Israele è leader mondiale in ambito agricolo, con tecnologie all’avanguardia. Ogni anno, più di 1400 professionisti dell’agricoltura, da più di 80 Paesi, vengono in Israele per partecipare a corsi di specializzazione. In quanto start up nation, facciamo molto per promuovere l’imprenditoria. Dagli anni Cinquanta a oggi, in America Latina, più di 22.000 persone hanno partecipato ai nostri corsi in questo ambito.
La percezione dell’immagine di Israele sta quindi cambiando?
In generale, direi di sì. All’ONU occorre distinguere tra quanto accade a livello ufficiale e istituzionale, dove spesso si esasperano l’equidistanza e una certa “freddezza diplomatica” da parte di alcuni Stati, e dimostrazioni anche commoventi, nei corridoi, di vicinanza e comprensione. Questo, in particolare, è accaduto quando sono stati uccisi Eyal, Gilad e Naftali, i tre ragazzi di yeshivah.
Da diplomatico, israeliano ed ebreo italiano, che cosa dici dell’antisemitismo europeo?
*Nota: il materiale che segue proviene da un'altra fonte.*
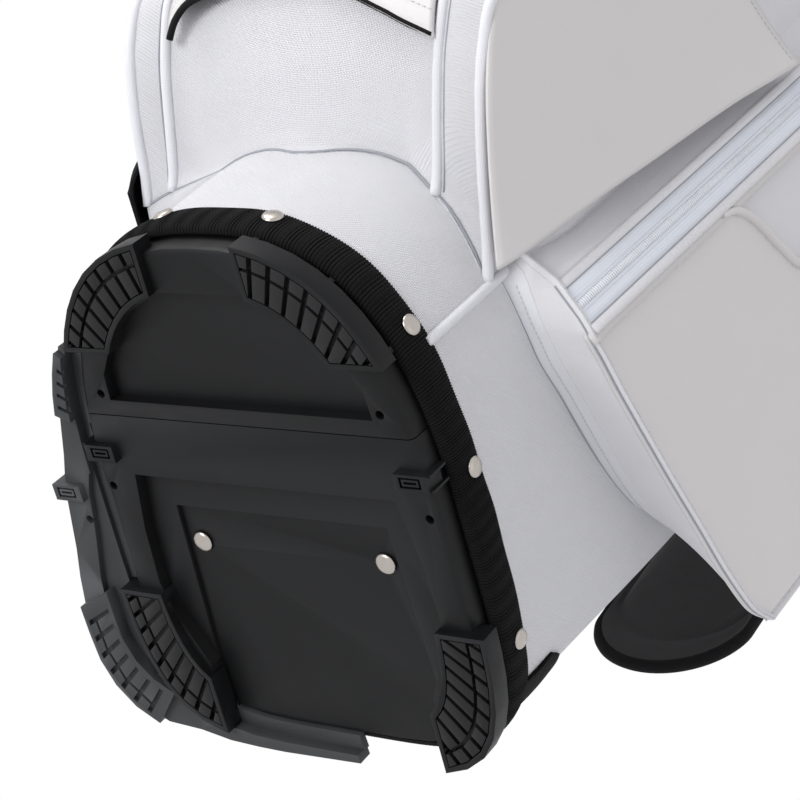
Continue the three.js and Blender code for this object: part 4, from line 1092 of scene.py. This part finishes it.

Che è un fenomeno estremamente preoccupante e serio, a cui cerchiamo di far fronte anche noi. Un’opinione del tutto personale? Molti in Europa sembrano essere convinti di possedere una certa superiorità morale in fatto di diritti. Me ne accorgo spesso quando sento le critiche europee ad Israele. Indubbiamente, l’Europa unita, nata dalle ceneri della Seconda Guerra Mondiale e della Shoah, è un successo fenomenale. Ma c’è ancora molto da fare. Mi spiego: l’identità di ciascuno di noi è, in realtà, costituita da identità plurime. Milano, ad esempio, è relativamente una buona città dove vivere se sei ebreo; Parigi, invece, è gravata da non poche difficoltà, vedi le violente manifestazioni antisemite. Viceversa, se si è gay, vivere a Parigi è facile, in Italia meno. E che dire di New York e delle grandi città Usa? Tutte realtà che non vedono nella differenza nessun problema ma un potenziale, la celebrazione – non la tolleranza – della diversità. Israele? La mia esperienza è stata quella di piena accoglienza della mia persona nelle mie molteplici e svariate identità. Nessuno, come gli israeliani, è capace di farti sentire a casa, prenderti per quello che sei. Israele è stanco di guerre. Il giorno in cui tutti i nostri vicini vorranno vivere in pace con lo Stato di Israele e i suoi abitanti, noi saremo pronti; il resto verrà da sé.